Material provided:
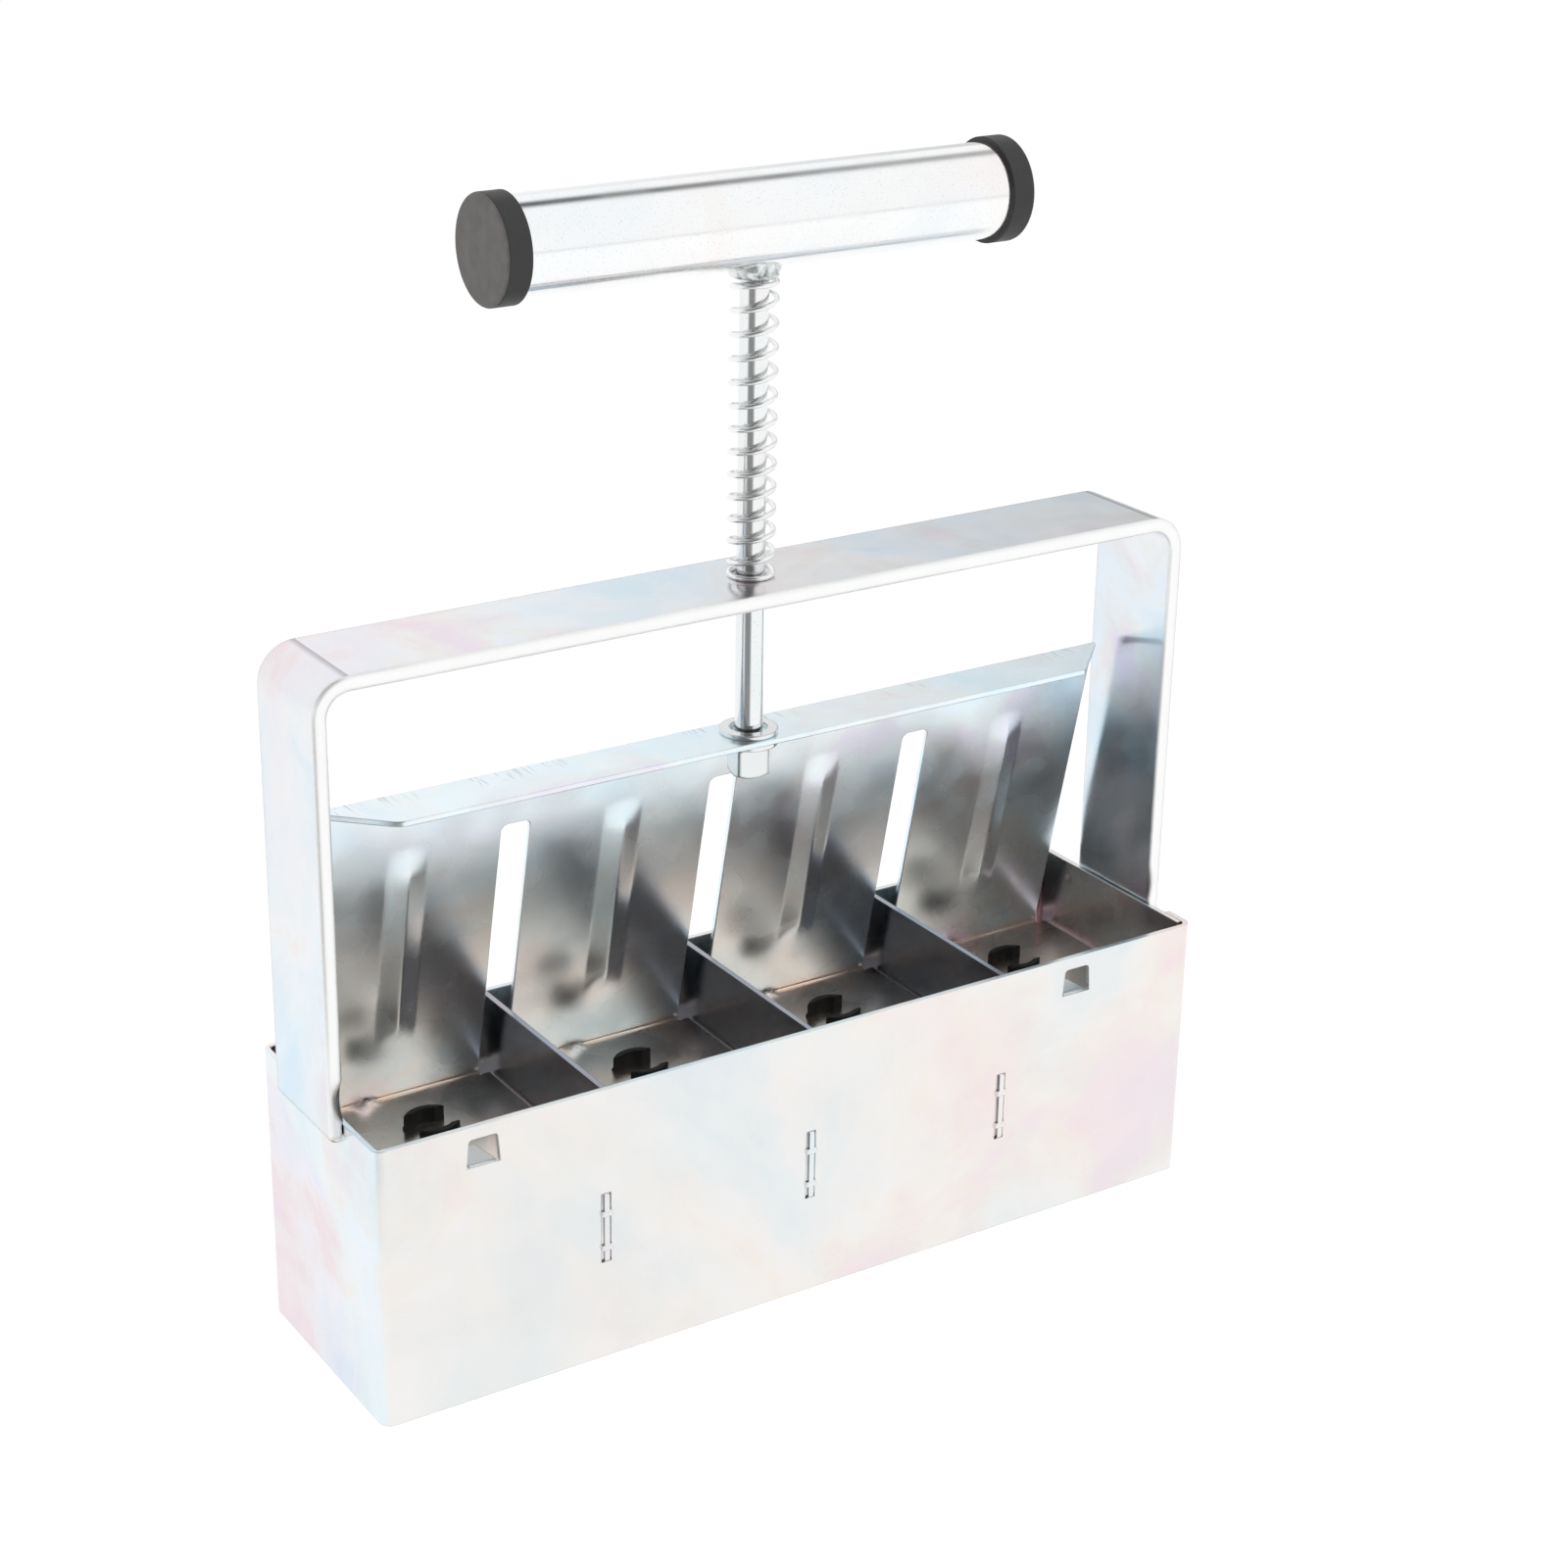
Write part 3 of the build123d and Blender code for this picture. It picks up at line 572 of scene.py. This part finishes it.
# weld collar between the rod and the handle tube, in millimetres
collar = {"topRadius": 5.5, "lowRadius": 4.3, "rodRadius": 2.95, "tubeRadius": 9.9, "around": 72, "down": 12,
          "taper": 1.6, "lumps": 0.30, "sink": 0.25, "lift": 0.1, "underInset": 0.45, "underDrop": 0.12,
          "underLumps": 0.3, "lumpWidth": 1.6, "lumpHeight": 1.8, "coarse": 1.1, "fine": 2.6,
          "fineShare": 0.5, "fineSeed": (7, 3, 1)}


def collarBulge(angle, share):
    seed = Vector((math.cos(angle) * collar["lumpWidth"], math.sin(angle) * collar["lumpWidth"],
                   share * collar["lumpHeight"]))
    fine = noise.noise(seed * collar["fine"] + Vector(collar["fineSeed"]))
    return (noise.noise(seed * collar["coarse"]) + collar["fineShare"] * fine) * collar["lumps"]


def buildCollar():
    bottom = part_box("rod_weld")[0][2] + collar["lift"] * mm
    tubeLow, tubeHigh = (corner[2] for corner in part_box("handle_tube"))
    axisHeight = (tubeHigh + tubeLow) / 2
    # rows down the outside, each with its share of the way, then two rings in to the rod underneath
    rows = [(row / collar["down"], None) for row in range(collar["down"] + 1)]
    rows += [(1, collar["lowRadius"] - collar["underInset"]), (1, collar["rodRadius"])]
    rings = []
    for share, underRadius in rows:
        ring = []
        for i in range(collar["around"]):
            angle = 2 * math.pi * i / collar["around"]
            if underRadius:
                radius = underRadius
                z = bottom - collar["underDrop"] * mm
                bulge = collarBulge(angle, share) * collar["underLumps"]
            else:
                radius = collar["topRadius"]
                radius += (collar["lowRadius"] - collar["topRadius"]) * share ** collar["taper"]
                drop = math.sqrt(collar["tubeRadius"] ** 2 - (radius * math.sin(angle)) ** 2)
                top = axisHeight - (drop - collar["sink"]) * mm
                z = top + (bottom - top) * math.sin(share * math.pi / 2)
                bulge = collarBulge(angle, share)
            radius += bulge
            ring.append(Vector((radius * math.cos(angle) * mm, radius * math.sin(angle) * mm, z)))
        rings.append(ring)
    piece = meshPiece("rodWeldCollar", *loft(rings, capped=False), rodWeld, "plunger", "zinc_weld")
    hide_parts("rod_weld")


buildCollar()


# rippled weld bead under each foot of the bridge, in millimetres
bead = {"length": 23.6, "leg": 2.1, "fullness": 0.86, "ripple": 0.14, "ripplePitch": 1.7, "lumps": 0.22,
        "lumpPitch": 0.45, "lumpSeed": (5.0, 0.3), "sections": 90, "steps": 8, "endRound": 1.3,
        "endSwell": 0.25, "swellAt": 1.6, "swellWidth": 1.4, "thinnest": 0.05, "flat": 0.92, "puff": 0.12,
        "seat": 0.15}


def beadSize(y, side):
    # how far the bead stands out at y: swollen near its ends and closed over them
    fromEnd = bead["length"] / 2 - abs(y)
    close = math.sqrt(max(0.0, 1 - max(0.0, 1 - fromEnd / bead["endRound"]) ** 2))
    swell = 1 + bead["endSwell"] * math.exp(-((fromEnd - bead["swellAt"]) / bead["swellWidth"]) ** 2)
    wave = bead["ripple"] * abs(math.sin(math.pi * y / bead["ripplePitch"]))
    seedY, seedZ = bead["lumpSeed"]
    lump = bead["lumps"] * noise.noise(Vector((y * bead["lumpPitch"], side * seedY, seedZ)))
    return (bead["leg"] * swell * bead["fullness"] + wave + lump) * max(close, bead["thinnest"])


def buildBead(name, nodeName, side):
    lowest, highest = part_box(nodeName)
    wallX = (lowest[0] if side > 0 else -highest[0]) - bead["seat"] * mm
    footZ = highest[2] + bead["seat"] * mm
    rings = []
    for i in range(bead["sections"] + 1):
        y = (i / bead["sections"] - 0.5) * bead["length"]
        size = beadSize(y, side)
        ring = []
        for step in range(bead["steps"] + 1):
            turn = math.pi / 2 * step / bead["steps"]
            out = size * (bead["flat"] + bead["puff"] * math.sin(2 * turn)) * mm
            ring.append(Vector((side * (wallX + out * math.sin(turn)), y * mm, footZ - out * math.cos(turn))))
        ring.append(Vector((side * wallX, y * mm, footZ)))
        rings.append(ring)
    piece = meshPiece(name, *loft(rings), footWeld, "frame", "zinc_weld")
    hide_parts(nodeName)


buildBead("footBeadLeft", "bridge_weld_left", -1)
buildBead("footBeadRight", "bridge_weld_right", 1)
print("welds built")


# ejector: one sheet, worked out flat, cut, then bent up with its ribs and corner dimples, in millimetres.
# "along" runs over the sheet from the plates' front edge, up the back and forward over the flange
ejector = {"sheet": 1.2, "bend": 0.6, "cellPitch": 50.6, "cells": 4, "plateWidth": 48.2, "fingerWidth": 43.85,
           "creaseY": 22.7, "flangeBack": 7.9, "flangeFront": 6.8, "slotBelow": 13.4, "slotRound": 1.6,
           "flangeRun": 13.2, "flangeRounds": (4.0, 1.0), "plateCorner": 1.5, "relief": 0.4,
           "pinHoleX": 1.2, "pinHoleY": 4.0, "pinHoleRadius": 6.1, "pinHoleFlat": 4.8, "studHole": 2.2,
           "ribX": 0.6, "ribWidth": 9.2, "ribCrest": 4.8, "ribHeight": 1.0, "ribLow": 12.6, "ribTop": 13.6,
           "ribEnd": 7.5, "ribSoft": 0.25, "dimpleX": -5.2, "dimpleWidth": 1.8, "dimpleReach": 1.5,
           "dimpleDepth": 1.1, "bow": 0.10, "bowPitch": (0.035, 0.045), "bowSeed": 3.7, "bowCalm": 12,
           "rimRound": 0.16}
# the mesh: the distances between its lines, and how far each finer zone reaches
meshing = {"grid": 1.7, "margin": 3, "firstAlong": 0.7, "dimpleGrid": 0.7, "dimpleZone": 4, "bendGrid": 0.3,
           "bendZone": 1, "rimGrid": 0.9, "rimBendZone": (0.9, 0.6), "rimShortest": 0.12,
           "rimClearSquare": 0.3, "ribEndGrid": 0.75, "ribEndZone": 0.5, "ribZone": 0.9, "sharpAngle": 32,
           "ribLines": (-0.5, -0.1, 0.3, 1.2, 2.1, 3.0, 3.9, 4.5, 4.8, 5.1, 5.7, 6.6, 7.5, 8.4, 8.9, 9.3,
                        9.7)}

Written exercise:
Take the listing above and write it out again exactly.

Full answer:
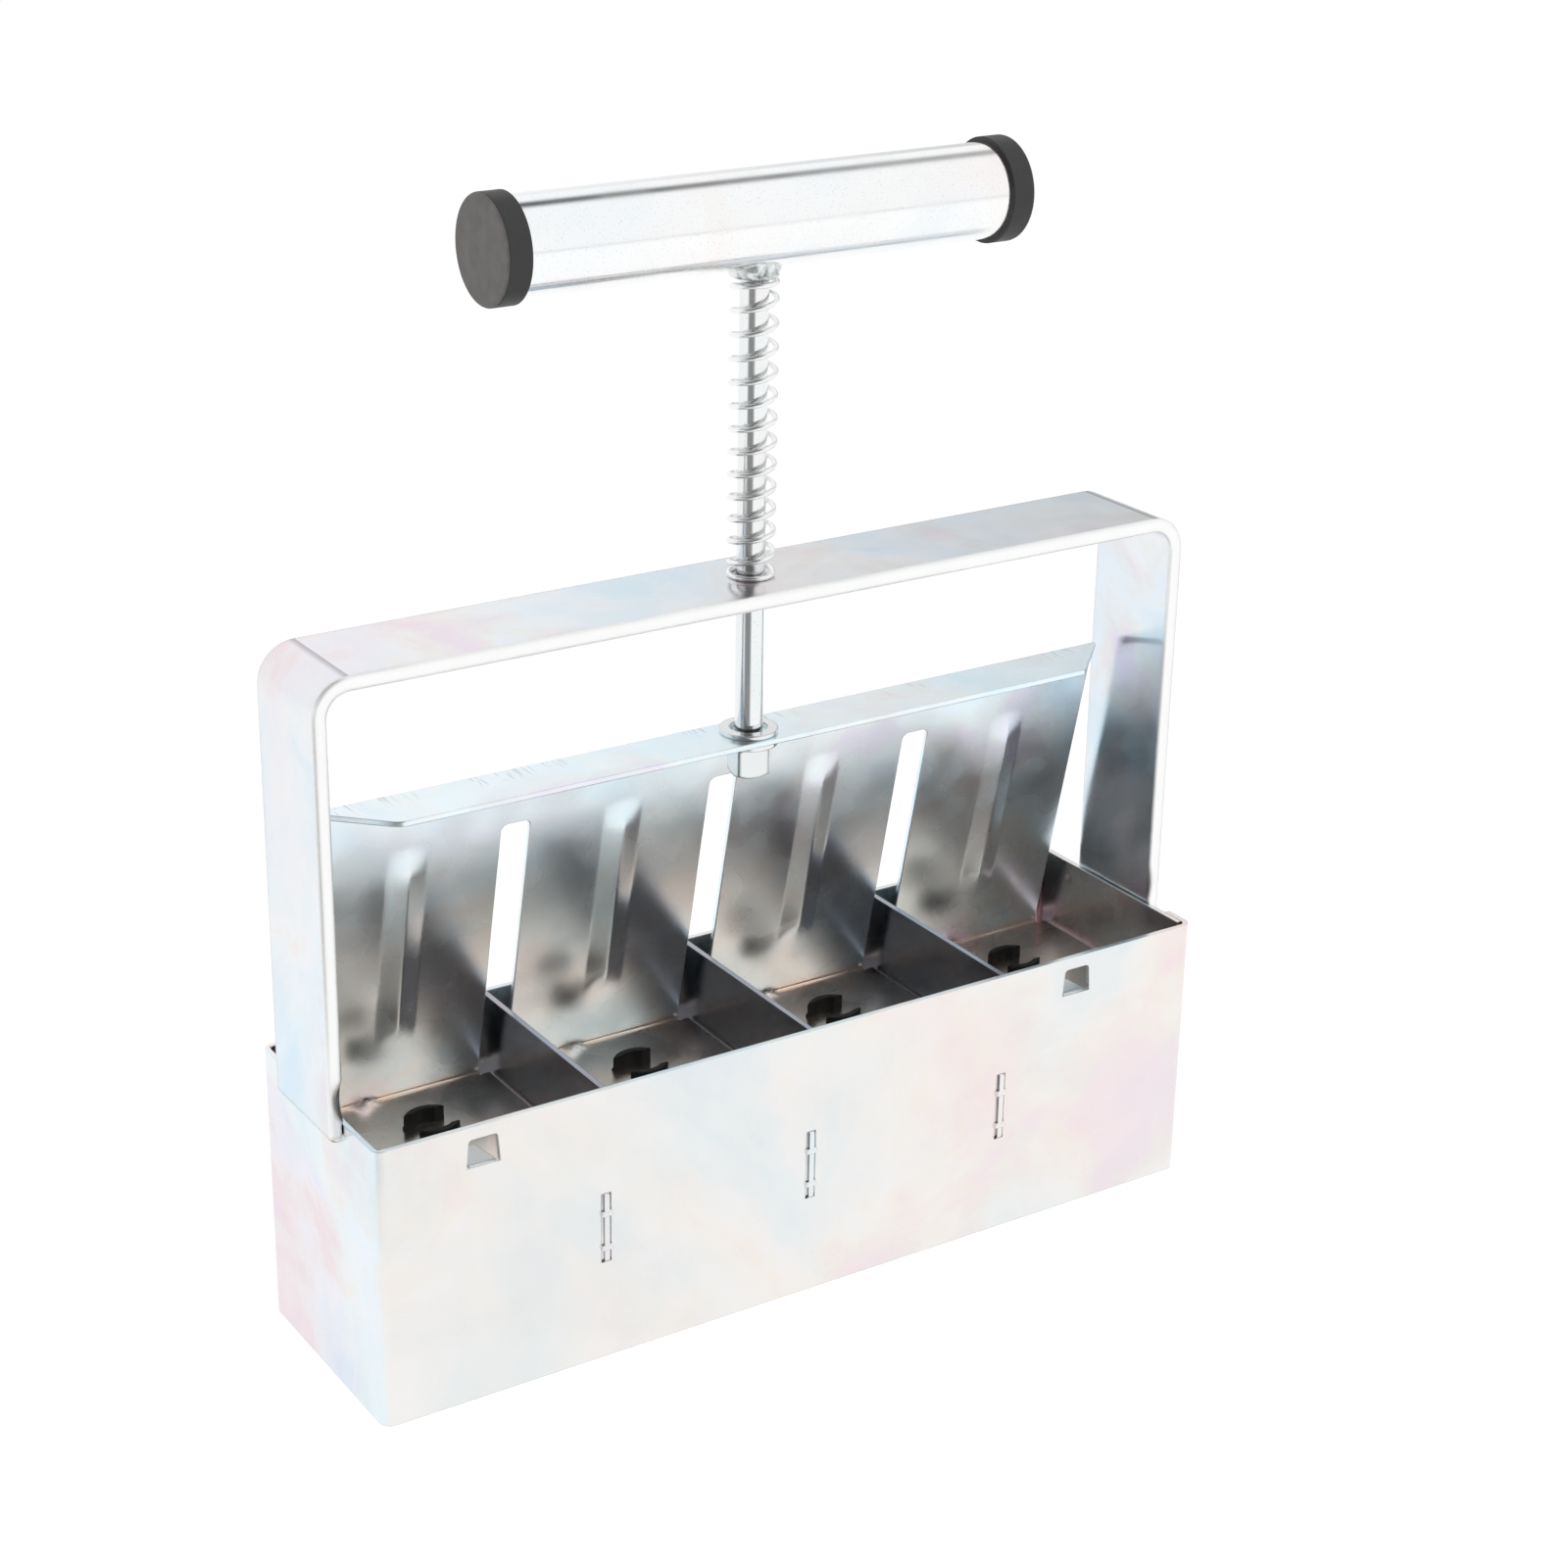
Write part 3 of the build123d and Blender code for this picture. It picks up at line 572 of scene.py. This part finishes it.
# weld collar between the rod and the handle tube, in millimetres
collar = {"topRadius": 5.5, "lowRadius": 4.3, "rodRadius": 2.95, "tubeRadius": 9.9, "around": 72, "down": 12,
          "taper": 1.6, "lumps": 0.30, "sink": 0.25, "lift": 0.1, "underInset": 0.45, "underDrop": 0.12,
          "underLumps": 0.3, "lumpWidth": 1.6, "lumpHeight": 1.8, "coarse": 1.1, "fine": 2.6,
          "fineShare": 0.5, "fineSeed": (7, 3, 1)}


def collarBulge(angle, share):
    seed = Vector((math.cos(angle) * collar["lumpWidth"], math.sin(angle) * collar["lumpWidth"],
                   share * collar["lumpHeight"]))
    fine = noise.noise(seed * collar["fine"] + Vector(collar["fineSeed"]))
    return (noise.noise(seed * collar["coarse"]) + collar["fineShare"] * fine) * collar["lumps"]


def buildCollar():
    bottom = part_box("rod_weld")[0][2] + collar["lift"] * mm
    tubeLow, tubeHigh = (corner[2] for corner in part_box("handle_tube"))
    axisHeight = (tubeHigh + tubeLow) / 2
    # rows down the outside, each with its share of the way, then two rings in to the rod underneath
    rows = [(row / collar["down"], None) for row in range(collar["down"] + 1)]
    rows += [(1, collar["lowRadius"] - collar["underInset"]), (1, collar["rodRadius"])]
    rings = []
    for share, underRadius in rows:
        ring = []
        for i in range(collar["around"]):
            angle = 2 * math.pi * i / collar["around"]
            if underRadius:
                radius = underRadius
                z = bottom - collar["underDrop"] * mm
                bulge = collarBulge(angle, share) * collar["underLumps"]
            else:
                radius = collar["topRadius"]
                radius += (collar["lowRadius"] - collar["topRadius"]) * share ** collar["taper"]
                drop = math.sqrt(collar["tubeRadius"] ** 2 - (radius * math.sin(angle)) ** 2)
                top = axisHeight - (drop - collar["sink"]) * mm
                z = top + (bottom - top) * math.sin(share * math.pi / 2)
                bulge = collarBulge(angle, share)
            radius += bulge
            ring.append(Vector((radius * math.cos(angle) * mm, radius * math.sin(angle) * mm, z)))
        rings.append(ring)
    piece = meshPiece("rodWeldCollar", *loft(rings, capped=False), rodWeld, "plunger", "zinc_weld")
    hide_parts("rod_weld")


buildCollar()


# rippled weld bead under each foot of the bridge, in millimetres
bead = {"length": 23.6, "leg": 2.1, "fullness": 0.86, "ripple": 0.14, "ripplePitch": 1.7, "lumps": 0.22,
        "lumpPitch": 0.45, "lumpSeed": (5.0, 0.3), "sections": 90, "steps": 8, "endRound": 1.3,
        "endSwell": 0.25, "swellAt": 1.6, "swellWidth": 1.4, "thinnest": 0.05, "flat": 0.92, "puff": 0.12,
        "seat": 0.15}


def beadSize(y, side):
    # how far the bead stands out at y: swollen near its ends and closed over them
    fromEnd = bead["length"] / 2 - abs(y)
    close = math.sqrt(max(0.0, 1 - max(0.0, 1 - fromEnd / bead["endRound"]) ** 2))
    swell = 1 + bead["endSwell"] * math.exp(-((fromEnd - bead["swellAt"]) / bead["swellWidth"]) ** 2)
    wave = bead["ripple"] * abs(math.sin(math.pi * y / bead["ripplePitch"]))
    seedY, seedZ = bead["lumpSeed"]
    lump = bead["lumps"] * noise.noise(Vector((y * bead["lumpPitch"], side * seedY, seedZ)))
    return (bead["leg"] * swell * bead["fullness"] + wave + lump) * max(close, bead["thinnest"])


def buildBead(name, nodeName, side):
    lowest, highest = part_box(nodeName)
    wallX = (lowest[0] if side > 0 else -highest[0]) - bead["seat"] * mm
    footZ = highest[2] + bead["seat"] * mm
    rings = []
    for i in range(bead["sections"] + 1):
        y = (i / bead["sections"] - 0.5) * bead["length"]
        size = beadSize(y, side)
        ring = []
        for step in range(bead["steps"] + 1):
            turn = math.pi / 2 * step / bead["steps"]
            out = size * (bead["flat"] + bead["puff"] * math.sin(2 * turn)) * mm
            ring.append(Vector((side * (wallX + out * math.sin(turn)), y * mm, footZ - out * math.cos(turn))))
        ring.append(Vector((side * wallX, y * mm, footZ)))
        rings.append(ring)
    piece = meshPiece(name, *loft(rings), footWeld, "frame", "zinc_weld")
    hide_parts(nodeName)


buildBead("footBeadLeft", "bridge_weld_left", -1)
buildBead("footBeadRight", "bridge_weld_right", 1)
print("welds built")


# ejector: one sheet, worked out flat, cut, then bent up with its ribs and corner dimples, in millimetres.
# "along" runs over the sheet from the plates' front edge, up the back and forward over the flange
ejector = {"sheet": 1.2, "bend": 0.6, "cellPitch": 50.6, "cells": 4, "plateWidth": 48.2, "fingerWidth": 43.85,
           "creaseY": 22.7, "flangeBack": 7.9, "flangeFront": 6.8, "slotBelow": 13.4, "slotRound": 1.6,
           "flangeRun": 13.2, "flangeRounds": (4.0, 1.0), "plateCorner": 1.5, "relief": 0.4,
           "pinHoleX": 1.2, "pinHoleY": 4.0, "pinHoleRadius": 6.1, "pinHoleFlat": 4.8, "studHole": 2.2,
           "ribX": 0.6, "ribWidth": 9.2, "ribCrest": 4.8, "ribHeight": 1.0, "ribLow": 12.6, "ribTop": 13.6,
           "ribEnd": 7.5, "ribSoft": 0.25, "dimpleX": -5.2, "dimpleWidth": 1.8, "dimpleReach": 1.5,
           "dimpleDepth": 1.1, "bow": 0.10, "bowPitch": (0.035, 0.045), "bowSeed": 3.7, "bowCalm": 12,
           "rimRound": 0.16}
# the mesh: the distances between its lines, and how far each finer zone reaches
meshing = {"grid": 1.7, "margin": 3, "firstAlong": 0.7, "dimpleGrid": 0.7, "dimpleZone": 4, "bendGrid": 0.3,
           "bendZone": 1, "rimGrid": 0.9, "rimBendZone": (0.9, 0.6), "rimShortest": 0.12,
           "rimClearSquare": 0.3, "ribEndGrid": 0.75, "ribEndZone": 0.5, "ribZone": 0.9, "sharpAngle": 32,
           "ribLines": (-0.5, -0.1, 0.3, 1.2, 2.1, 3.0, 3.9, 4.5, 4.8, 5.1, 5.7, 6.6, 7.5, 8.4, 8.9, 9.3,
                        9.7)}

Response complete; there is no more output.